● Your goal
All lines from the one with "width = CODE_BLOCK[0]" through the one with "obj.data.transform(world)", and only those, are to be reproduced exactly, both ends included.

● 3D code data
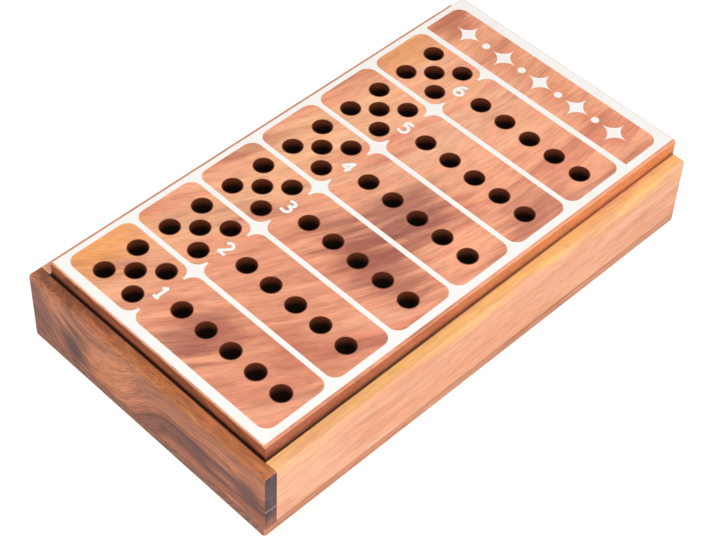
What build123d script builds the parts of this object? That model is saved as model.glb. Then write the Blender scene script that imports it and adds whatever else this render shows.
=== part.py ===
from build123d import *
import os

# A wooden code-breaking game: a shallow box of pegs, closed by a sliding board.
# The board is drilled with the peg holes and stands proud of the walls. It is glued
# on a thin panel, which closes the holes from below and runs in grooves cut round
# the inside of the box.
# The origin is the middle of the underside and +Z is up. +X runs along a row of
# holes, from the key holes to the code holes. +Y runs from the first row to the
# plain end of the board, which is also the way the board slides off.

# Sizes in millimetres. First the peg holes, which set the size of everything else.
ROWS = 6
ROW_PITCH = 32.0
CODE_HOLES = 5
CODE_PITCH = 13.25
KEY_SPREAD = 8.15
KEY_TO_CODE = 26.2
HOLE_DIAMETER = 8.0

# The board: its wood round the holes and its height above the walls.
KEY_MARGIN = 24.6
CODE_MARGIN = 13.7
FIRST_ROW_MARGIN = 20.4
HEADER = 43.0
BOARD_RISE = 7.0
BOARD_GAP = 0.4
EASED_BOARD = 0.6

# The panel under the board, and the grooves that it runs in.
PANEL = 3.2
SLIDE_CLEARANCE = 0.25
LIP = 3.25
GROOVE_DEPTH = 2.5

# The box.
WALL = 6.0
WALL_HEIGHT = 29.5
BOTTOM = 5.0
EASED_EDGE = 1.2
EASED_UNDERSIDE = 0.8

# The divider, let into the side walls, and its distance below the grooves.
DIVIDER = 5.0
HOUSING_DEPTH = 1.5
DIVIDER_DROP = 1.5

# The pegs and how they lie in the trays. A block is (pegs end to end, side by side).
# Each peg is drawn with flats in place of its round, because there are so many.
PEG_FIT = 0.25
PEG_FLAT_COUNT = 8
PEG_LENGTH = 20.0
PEG_LEAD = 0.7
PEG_SPACING = 0.3
PEG_BED = 0.1
BLOCK_GAP = 3.0
CODE_BLOCK = (2, 3)
KEY_BLOCK = (3, 4)
CODE_COLOURS = [["red", "orange"], ["yellow", "green"], ["blue", "brown"]]
KEY_COLOURS = ["black", "white"]

# What follows from those sizes, from the board outwards.
code_span = (CODE_HOLES - 1) * CODE_PITCH
board_width = KEY_MARGIN + KEY_TO_CODE + code_span + CODE_MARGIN
board_length = FIRST_ROW_MARGIN + (ROWS - 1) * ROW_PITCH + HEADER
box_width = board_width + 2 * (BOARD_GAP + WALL)
box_length = board_length + BOARD_GAP + WALL
inner_width = box_width - 2 * WALL

near_face = -box_length / 2
far_face = box_length / 2
near_inner = near_face + WALL
far_inner = far_face - WALL
board_near = near_inner + BOARD_GAP

wall_top = BOTTOM + WALL_HEIGHT
board_top = wall_top + BOARD_RISE
groove_top = wall_top - LIP
panel_top = groove_top - SLIDE_CLEARANCE
panel_underside = panel_top - PANEL
groove_floor = panel_underside - SLIDE_CLEARANCE
tongue = BOARD_GAP + GROOVE_DEPTH - SLIDE_CLEARANCE

first_row_y = board_near + FIRST_ROW_MARGIN
key_x = -board_width / 2 + KEY_MARGIN
first_code_x = key_x + KEY_TO_CODE

peg_diameter = HOLE_DIAMETER - 2 * PEG_FIT
peg_pitch = peg_diameter + PEG_SPACING
peg_step = PEG_LENGTH + PEG_SPACING
key_tray = len(KEY_COLOURS) * (KEY_BLOCK[1] * peg_pitch + BLOCK_GAP) + BLOCK_GAP
divider_far = far_inner - key_tray
divider_near = divider_far - DIVIDER


def block(x, y, z):
    """Solid box between pairs of (low, high) places along X, Y and Z."""
    size = [high - low for low, high in (x, y, z)]
    middle = [(high + low) / 2 for low, high in (x, y, z)]
    return Pos(*middle) * Box(*size)


def bottom_panel():
    """Thin panel glued under the four walls, its edges in view all round."""
    half = box_width / 2
    panel = block((-half, half), (near_face, far_face), (0, BOTTOM))
    panel = fillet(panel.edges().filter_by(Axis.Z), EASED_EDGE)
    return chamfer(panel.faces().sort_by(Axis.Z)[0].edges(), EASED_UNDERSIDE)


def near_end_wall():
    """Full-width wall whose end grain shows on both sides of the box."""
    half = box_width / 2
    wall = block((-half, half), (near_face, near_inner), (BOTTOM, wall_top))
    corners = wall.faces().sort_by(Axis.Y)[0].edges().filter_by(Axis.Z)
    rim = wall.faces().sort_by(Axis.Z)[-1].edges().sort_by(Axis.Y)[:-1]
    wall = fillet(corners + rim, EASED_EDGE)
    reach = inner_width / 2 + GROOVE_DEPTH
    back = near_inner - GROOVE_DEPTH
    return wall - block((-reach, reach), (back, near_inner), (groove_floor, groove_top))


def side_wall(side):
    """Long wall, grooved from end to end for the panel and housed for the divider.

    side is -1 for the wall beside the key holes and 1 for the one beside the codes.
    """
    inner = inner_width / 2
    wall = block((inner, inner + WALL), (near_inner, far_face), (BOTTOM, wall_top))
    corner = wall.faces().sort_by(Axis.Y)[-1].edges().filter_by(Axis.Z).sort_by(Axis.X)[-1]
    rim = wall.faces().sort_by(Axis.Z)[-1].edges()
    rim = [rim.filter_by(Axis.Y).sort_by(Axis.X)[-1], rim.sort_by(Axis.Y)[-1]]
    wall = fillet([corner] + rim, EASED_EDGE)
    wall -= block((inner, inner + GROOVE_DEPTH), (near_inner, far_face), (groove_floor, groove_top))
    wall -= block((inner, inner + HOUSING_DEPTH), (divider_near, divider_far), (BOTTOM, groove_floor))
    return wall if side > 0 else mirror(wall, Plane.YZ)


def far_end_wall():
    """Low wall between the side walls, which the board slides out over."""
    half = inner_width / 2
    return block((-half, half), (far_inner, far_face), (BOTTOM, groove_floor))


def tray_divider():
    """Cross strip between the two peg trays, held in the side walls."""
    half = inner_width / 2 + HOUSING_DEPTH
    return block((-half, half), (divider_near, divider_far), (BOTTOM, groove_floor - DIVIDER_DROP))


def slide_panel():
    """Panel under the board, with a tongue along both sides and its near end."""
    half = board_width / 2 + tongue
    return block((-half, half), (board_near - tongue, far_face), (panel_underside, panel_top))


def hole_places():
    """Middles of all peg holes: a line of code holes and five key holes a row."""
    places = []
    for row in range(ROWS):
        y = first_row_y + row * ROW_PITCH
        places += [(first_code_x + i * CODE_PITCH, y) for i in range(CODE_HOLES)]
        places.append((key_x, y))
        places += [(key_x + dx, y + dy) for dx in (-KEY_SPREAD, KEY_SPREAD)
                   for dy in (-KEY_SPREAD, KEY_SPREAD)]
    return places


def playing_board():
    """Board drilled right through with the peg holes."""
    half = board_width / 2
    board = block((-half, half), (board_near, far_face), (panel_top, board_top))
    board = fillet(board.faces().sort_by(Axis.Z)[-1].edges(), EASED_BOARD)
    thickness = board_top - panel_top
    drill = Cylinder(HOLE_DIAMETER / 2, thickness, align=(Align.CENTER, Align.CENTER, Align.MIN))
    return board - [Pos(x, y, panel_top) * drill for x, y in hole_places()]


def peg():
    """Turned peg lying along X, with a lead on the end that goes into a hole."""
    section = Plane.YZ * RegularPolygon(peg_diameter / 2, PEG_FLAT_COUNT)
    dowel = extrude(section, PEG_LENGTH / 2, both=True)
    return chamfer(dowel.faces().sort_by(Axis.X)[-1].edges(), PEG_LEAD)


def peg_block(size, x, y):
    """Pegs lying side by side in one layer, middled on x, from y towards +Y."""
    end_to_end, side_by_side = size
    z = BOTTOM + PEG_BED + peg_diameter / 2
    one = peg()
    pegs = []
    for i in range(end_to_end):
        for j in range(side_by_side):
            peg_x = x + (i - (end_to_end - 1) / 2) * peg_step
            pegs.append(Pos(peg_x, y + (j + 0.5) * peg_pitch, z) * one)
    return Compound(children=pegs)


def code_pegs():
    """One block of pegs for each code colour, two blocks abreast in the long tray."""
    blocks = {}
    width = CODE_BLOCK[0] * peg_step + BLOCK_GAP
    length = CODE_BLOCK[1] * peg_pitch + BLOCK_GAP
    for row, colours in enumerate(CODE_COLOURS):
        for column, colour in enumerate(colours):
            x = (column - (len(colours) - 1) / 2) * width
            y = near_inner + BLOCK_GAP + row * length
            blocks[f"{colour}_code_pegs"] = peg_block(CODE_BLOCK, x, y)
    return blocks


def key_pegs():
    """A block of black and a block of white pegs in the short tray."""
    length = KEY_BLOCK[1] * peg_pitch + BLOCK_GAP
    start = divider_far + BLOCK_GAP
    return {f"{colour}_key_pegs": peg_block(KEY_BLOCK, 0, start + i * length)
            for i, colour in enumerate(KEY_COLOURS)}


parts = {
    "bottom_panel": bottom_panel(),
    "near_end_wall": near_end_wall(),
    "far_end_wall": far_end_wall(),
    "left_side_wall": side_wall(-1),
    "right_side_wall": side_wall(1),
    "tray_divider": tray_divider(),
    "slide_panel": slide_panel(),
    "playing_board": playing_board(),
    **code_pegs(),
    **key_pegs(),
}

os.makedirs("parts", exist_ok=True)
for name, shape in parts.items():
    export_step(shape, f"parts/{name}.step")
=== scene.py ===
"""Looks of a wooden code-breaking game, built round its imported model.

A drilled playing board slides over a shallow box of pegs. It carries a white screen
print: a frame round each row of holes, the row numbers and a header with stars. Sizes
are in millimetres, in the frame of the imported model, and become metres in each mesh.
"""

import logging
import math
from dataclasses import dataclass
from enum import Enum

import bmesh
import bpy
from mathutils import Euler, Matrix, Vector

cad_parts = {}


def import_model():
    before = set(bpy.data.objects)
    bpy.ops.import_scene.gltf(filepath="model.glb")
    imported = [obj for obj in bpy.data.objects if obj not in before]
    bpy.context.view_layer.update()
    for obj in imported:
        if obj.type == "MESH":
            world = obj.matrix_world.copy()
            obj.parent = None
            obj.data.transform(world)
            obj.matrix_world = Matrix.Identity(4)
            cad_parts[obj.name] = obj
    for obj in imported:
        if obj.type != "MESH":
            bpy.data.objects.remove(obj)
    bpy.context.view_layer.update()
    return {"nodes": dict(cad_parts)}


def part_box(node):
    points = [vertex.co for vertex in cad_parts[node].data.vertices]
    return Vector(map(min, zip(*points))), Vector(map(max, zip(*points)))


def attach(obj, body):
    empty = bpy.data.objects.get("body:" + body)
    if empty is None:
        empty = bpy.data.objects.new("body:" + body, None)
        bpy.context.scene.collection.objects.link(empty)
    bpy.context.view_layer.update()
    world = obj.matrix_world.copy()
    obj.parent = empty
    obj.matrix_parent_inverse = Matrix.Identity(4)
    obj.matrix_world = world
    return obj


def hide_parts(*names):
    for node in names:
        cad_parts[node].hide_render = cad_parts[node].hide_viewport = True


MM = 0.001
SENSOR = 36.0
PHOTO_WIDTH = 716
WHITE = (1.0, 1.0, 1.0, 1.0)

# How far the handles of a quarter circle reach, as a share of its radius.
QUARTER_ARC = 0.5523

log = logging.getLogger("code_game")

Tone = tuple[float, float, float]
Place = tuple[float, float, float]
Range = tuple[float, float]
Steps = tuple[float, float, int]
Piece = bpy.types.Object
Material = bpy.types.Material
Socket = bpy.types.NodeSocket
Value = Socket | float | tuple


def linear(tone: Tone) -> tuple[float, float, float, float]:
    """Turns a screen colour into the linear colour that a shader takes.

    Args:
        tone: red, green and blue from 0 to 255.

    Returns:
        Linear red, green, blue and an alpha of 1.
    """
    parts = [part / 255 for part in tone]
    parts = [p / 12.92 if p <= 0.04045 else ((p + 0.055) / 1.055) ** 2.4 for p in parts]
    return (*parts, 1.0)


@dataclass(frozen=True)
class Relief:
    """Fine relief of a surface, with its depth in metres, raised or cut in."""

    strength: float
    depth: float
    cut_in: bool = False


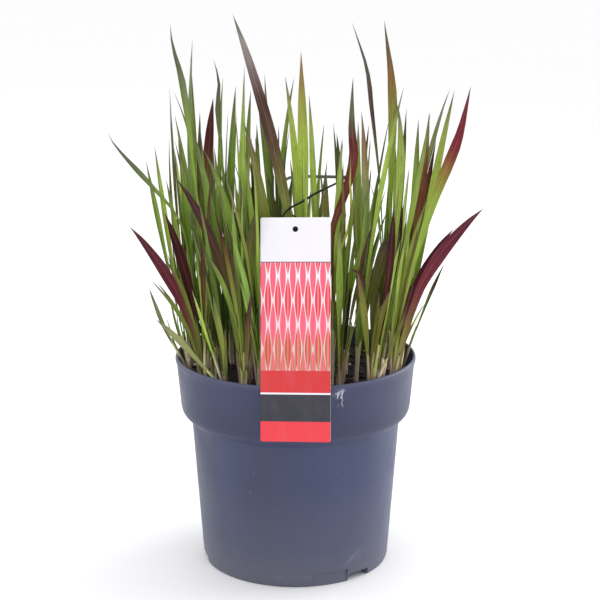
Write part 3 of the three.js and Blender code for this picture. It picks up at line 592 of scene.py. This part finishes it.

● Exercise result
    width = CODE_BLOCK[0] * peg_step + BLOCK_GAP
    length = CODE_BLOCK[1] * peg_pitch + BLOCK_GAP
    for row, colours in enumerate(CODE_COLOURS):
        for column, colour in enumerate(colours):
            x = (column - (len(colours) - 1) / 2) * width
            y = near_inner + BLOCK_GAP + row * length
            blocks[f"{colour}_code_pegs"] = peg_block(CODE_BLOCK, x, y)
    return blocks


def key_pegs():
    """A block of black and a block of white pegs in the short tray."""
    length = KEY_BLOCK[1] * peg_pitch + BLOCK_GAP
    start = divider_far + BLOCK_GAP
    return {f"{colour}_key_pegs": peg_block(KEY_BLOCK, 0, start + i * length)
            for i, colour in enumerate(KEY_COLOURS)}


parts = {
    "bottom_panel": bottom_panel(),
    "near_end_wall": near_end_wall(),
    "far_end_wall": far_end_wall(),
    "left_side_wall": side_wall(-1),
    "right_side_wall": side_wall(1),
    "tray_divider": tray_divider(),
    "slide_panel": slide_panel(),
    "playing_board": playing_board(),
    **code_pegs(),
    **key_pegs(),
}

os.makedirs("parts", exist_ok=True)
for name, shape in parts.items():
    export_step(shape, f"parts/{name}.step")
=== scene.py ===
"""Looks of a wooden code-breaking game, built round its imported model.

A drilled playing board slides over a shallow box of pegs. It carries a white screen
print: a frame round each row of holes, the row numbers and a header with stars. Sizes
are in millimetres, in the frame of the imported model, and become metres in each mesh.
"""

import logging
import math
from dataclasses import dataclass
from enum import Enum

import bmesh
import bpy
from mathutils import Euler, Matrix, Vector

cad_parts = {}


def import_model():
    before = set(bpy.data.objects)
    bpy.ops.import_scene.gltf(filepath="model.glb")
    imported = [obj for obj in bpy.data.objects if obj not in before]
    bpy.context.view_layer.update()
    for obj in imported:
        if obj.type == "MESH":
            world = obj.matrix_world.copy()
            obj.parent = None
            obj.data.transform(world)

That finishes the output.